There was a lot of personal difficulty and family difficulty in your life, particularly in the year 2008 when you took on the vice-captaincy. Did that contribute to you closing up?
 
It was more that I didn't want to show weakness. Probably 90% of my life was so public and I never expected that. I didn't know what came with playing cricket for Australia - I thought it was bat, bowl, field, go celebrate with my team-mates. I didn't know you were going to become a role model, I didn't know you had to do media every other day, I didn't know you had to do public speaking in front of 200 people at a corporate lunch, or go meet and greet so many Cricket Australia staff. So many things I learned in front of the camera. I had to learn in front of Australia and the world, and you make mistakes.
 
I lived in this world where I wanted to be the best I could be - particularly taking over the captaincy at No. 5 in the world in Tests, that was unacceptable to me and I was like, 'Right, this train is going in this direction to take us back to No. 1', and anyone who didn't want to get on board was like a distraction. I was so focused on that and could have been a lot more caring and loving and listened more, especially to people close to me, to my team-mates. But I was so driven by success that I was going to knock down any wall to get there.

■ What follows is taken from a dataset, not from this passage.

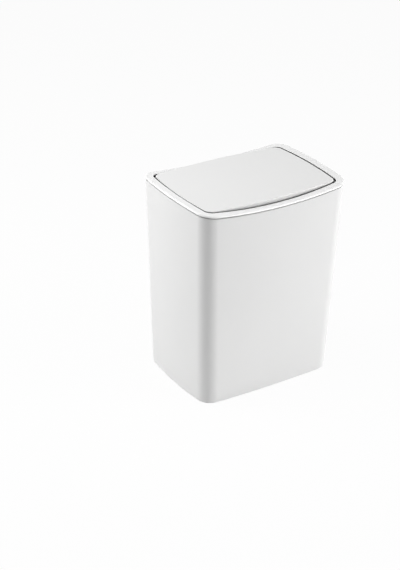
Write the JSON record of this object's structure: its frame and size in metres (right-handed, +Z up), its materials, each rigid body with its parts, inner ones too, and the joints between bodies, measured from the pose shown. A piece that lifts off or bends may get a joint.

Real walls or perceived walls?
 
There were walls, there were real walls. Look at four players being dropped in India. That's something that won't be spoken about - within two years we went from No. 5 in the world to No. 1 in the world. So something in that team was working. Making tough calls is leadership, whether it's business, or sport or whatever it is. Some people like that decision because it helps them, some people don't like that decision because it doesn't. I was never scared of making that tough decision. I was happy with the accountability and that's why I accepted being captain. It might have cost me friendships or relationships, in this clear vision of how to get back to No. 1, but wasn't that my job? My role was to win games of cricket, and I don't apologise for the decisions we made. You'd love to be best mates with everyone, but I don't see any successful leader that has not stirred the pot or made decisions that have affected people. I played with maybe 100 different players. We heard from maybe three or four publicly - I'd like to think there's another 96 players whose games got better under my leadership.
 
There is a testy relationship with selectors over the course of your story. Even when you're dropped in 2005, you tell Ricky Ponting you want to hear it from him rather than a selector. Does the Australian system need changing?
 
I've only ever known the Australian system. Through my career I think it was pretty good. You know what you're going to get as a player. Picking the best XI with four or five selectors, everyone's got a difference of opinion, but it's your job, especially as the chairman, to select what you think is the best XI and back your judgement. As long as the communication is there with whoever the captain is, and the captain is as comfortable as he can be with the players that take the field - my mindset was the captain is always accountable if the team isn't performing - then things should work okay.
 
So many young athletes, as you were, rush to get out of school and get the sport started. Do you think, where you are now, that you'd have been a different person for finishing school and studying some more?
 
I think if I had my daughter younger I would have been a lot different. I'm a lot softer, more caring and more loving now than earlier in my life. My little girl has softened me like I wouldn't have believed. But that drive that I had and that vision I had is a big part of why I was lucky enough to get selected for Australia in the first place. I'm proud of who I am. If you knew then what you know now, you would make some different decisions, but I'm proud of how it all turned out. I'm still mates with the same people I was when I was ten years old.